Monday, Apr. 24, 1978
New Skipper for U.S. Lines
After eight curious years, Kidde finds a flush investor
An investment in one of the U.S. oceangoing lines would seem now to be the most incautious of endeavors. Overcapacity and underpricing, especially by the Soviet Union, have driven a lot of companies to desperation. Pacific Far East Line has sheltered under Chapter 11 of the bankruptcy laws. Farrell Lines has acquired American Export Lines, whose parent company was just discharged from Chapter 11.
Nonetheless, Malcom Purcell McLean, one of the lesser known captains of American business, has just anted up $111 million to buy U.S. Lines, whose 36 vessels ply worldwide cargo routes. The seller was Walter Kidde & Co., Inc., the New Jersey conglomerate, which now has a cargo full of cash.
McLean, 64, who ranks with his friend Daniel K. Ludwig in both his reclusiveness and the boldness of his investments, was noncommunicative as usual about the purchase. "We're just buying a regular-going steamship company," he said, adding with the understatement of a shrewd Scottish laird, "I think it's a good deal for both sides."
When McLean makes these modest pronouncements the most jaded students of high-stakes business sit up and listen, carefully. His record for earning money is awesome. Starting back home in North Carolina in 1934 with a down payment of $30 for a secondhand pickup truck, McLean built a substantial trucking concern and made millions. With additional backing from Ludwig, whose National Bulk Carriers operates supertankers, McLean founded Sea-Land Service, Inc., which grew into the nation's foremost containership operation. In 1969 he sold Sea-Land to Reynolds Tobacco for about $500 million. Then through his solely owned McLean Securities Inc., he invested in a life insurance venture and real estate holdings through the South and Southwest, including Pinehurst, the 7,500-acre golf resort in North Carolina.
Shipping men reckon that McLean, who has a modest office in New York City, would like to run U.S. Lines with a minimum of interference from Washington. Some $44 million in U.S. Lines loans has been guaranteed by the Federal Government. "If McLean retired the loans," said one of his spokesmen, "he'd have a much freer hand in running the line. He just wants wheeling and dealing latitude."
There is another potential winner.
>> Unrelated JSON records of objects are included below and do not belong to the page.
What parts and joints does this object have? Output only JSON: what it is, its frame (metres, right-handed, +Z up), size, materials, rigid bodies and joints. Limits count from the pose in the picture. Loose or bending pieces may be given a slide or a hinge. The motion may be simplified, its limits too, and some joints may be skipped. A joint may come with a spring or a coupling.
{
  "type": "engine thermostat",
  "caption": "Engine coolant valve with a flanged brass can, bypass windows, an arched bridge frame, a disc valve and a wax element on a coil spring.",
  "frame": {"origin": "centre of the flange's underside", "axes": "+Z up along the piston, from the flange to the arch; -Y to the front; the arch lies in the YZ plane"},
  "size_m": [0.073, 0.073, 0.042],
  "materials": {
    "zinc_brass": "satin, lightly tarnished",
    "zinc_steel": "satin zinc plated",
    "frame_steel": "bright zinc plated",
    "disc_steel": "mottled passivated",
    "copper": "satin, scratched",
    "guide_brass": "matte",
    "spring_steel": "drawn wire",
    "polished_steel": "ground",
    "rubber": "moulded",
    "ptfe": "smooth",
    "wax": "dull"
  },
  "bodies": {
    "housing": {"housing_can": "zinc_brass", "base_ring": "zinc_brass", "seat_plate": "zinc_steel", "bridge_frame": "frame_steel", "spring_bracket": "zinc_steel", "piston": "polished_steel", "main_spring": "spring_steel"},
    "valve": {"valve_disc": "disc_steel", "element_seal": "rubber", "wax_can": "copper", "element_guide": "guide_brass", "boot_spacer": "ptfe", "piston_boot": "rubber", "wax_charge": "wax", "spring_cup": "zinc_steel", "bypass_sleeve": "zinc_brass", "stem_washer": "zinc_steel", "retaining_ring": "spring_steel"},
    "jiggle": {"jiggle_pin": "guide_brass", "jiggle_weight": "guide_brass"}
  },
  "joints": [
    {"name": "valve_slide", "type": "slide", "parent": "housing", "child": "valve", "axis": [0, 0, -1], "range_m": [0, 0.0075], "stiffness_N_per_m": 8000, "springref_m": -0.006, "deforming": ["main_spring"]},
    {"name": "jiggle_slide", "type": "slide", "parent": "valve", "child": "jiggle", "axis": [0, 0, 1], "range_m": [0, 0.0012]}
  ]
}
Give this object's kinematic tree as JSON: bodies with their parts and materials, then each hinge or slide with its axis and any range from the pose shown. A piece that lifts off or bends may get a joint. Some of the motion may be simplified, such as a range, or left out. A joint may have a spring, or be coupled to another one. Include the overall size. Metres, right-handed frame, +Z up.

For Fred Sullivan, 63, the red-haired and compulsively energetic chairman of Walter Kidde, the sale of U.S. Lines completes an eight-year saga of frustration and expensive litigation. Sullivan, a Litton Industries alumnus who ran the conglomerate with Founders Tex Thornton and Roy Ash, has built Kidde from a sleepy outfit into a diversified firm (cranes, safety equipment, sporting goods, etc.) with 1977 sales of $1.5 billion and profits of $56.7 million. But the acquisition of U.S. Lines in 1969 for $104 million in cash and stock was, Sullivan admits, a grave mistake. U.S. Lines lost $1.5 million in 1970, whereupon Sullivan began looking for a buyer for that arm of the Kidde empire. He agreed to give R.J. Reynolds Tobacco Co. a six-year option, but trustbusters blocked the sale because Reynolds had acquired McLean's Sea-Land operation.
Though U.S. Lines began earning some money in the '70s, Sullivan was determined to sell. He found a buyer in Western Union International, but for reasons publicly undisclosed, the Maritime Administration last year blocked the deal. McLean, who had resigned from Reynolds' board, then came forth with his offer, ultimately $111 million.
Flush with all that cash, Kidde now faces the fascinating problem of getting rid of it. Its stock is selling for $30.87 a share, well below the book value of $41.40. Its newly acquired $111 million, plus the fact that Kidde is a company with a steady earnings record, might stir up an unfriendly tender offer. Many a company would like to get hold of that cash.